FYI – Jamie Oliver was using the cured version…[čoriθo]

Grammar is not always logical

One class of linguistic questions I see a lot is “Why does John Doe say X when it doesn’t make any logical sense?” This is usually in reference to a new idiom, dialect or language the questioner is encountering. The answer is that while grammar is usually consistent, it doesn’t always follow real world logic. Even worse, there are lots of idiosyncratic quirks that happen “just because”.

A recent one was – if people from Korea speak Korean, why don’t people from Japan speak *Japanian (instead of Japanese). And why do the Basque speak just Basque and not *Basqu(i)an, *Basquese or even *Basquish. It’s a mystery. You can solve some of it by saying that the –ish/-sh/-ch ending is older and tends to be used with languages closer to Britain (e.g. English, Spanish, Welsh, Irish, French (aka Frankish)). But do you really think the average adult has even connected language names with history of the Anglophone world?  No – it’s just memorized.
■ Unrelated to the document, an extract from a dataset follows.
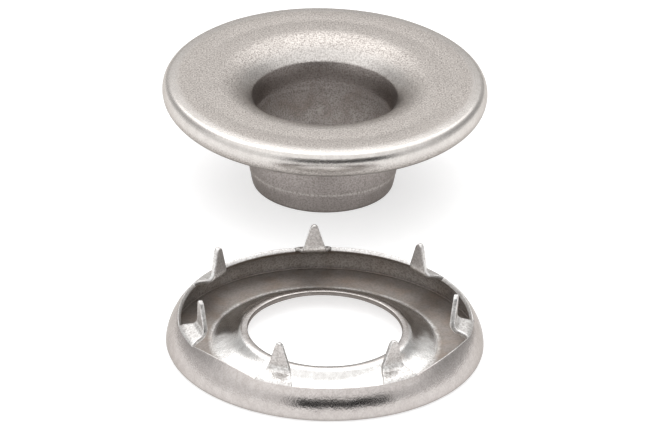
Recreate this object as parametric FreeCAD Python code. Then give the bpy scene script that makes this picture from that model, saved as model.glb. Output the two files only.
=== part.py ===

Ironically, non-standard dialects can actually be more logical, yet will still be dismissed as “poor grammar”. After all, if we say her pen but that pen is hers and our building and that that building is ours…shouldn’t we also say that pen is mines (like they do in Baltimore). Logically…yes. But I think we all know what happens to the poor student who uses mines in an essay – and it’s not an A+ for logic.

This is an unsettling concept because so many writers and speakers do use language to construct effective, logical arguments. Shouldn’t the bones of language (vocabulary and grammar or syntax and morphology) also be equally logical. The surprising answer is that while grammar can have a system, it’s not one that is “logical”. To me this is a powerful reason to think grammar is not directly connected with “general cognition”.

I mean, who in their right mind would invent a language with as many irregular past tense verbs as English has? Ugh!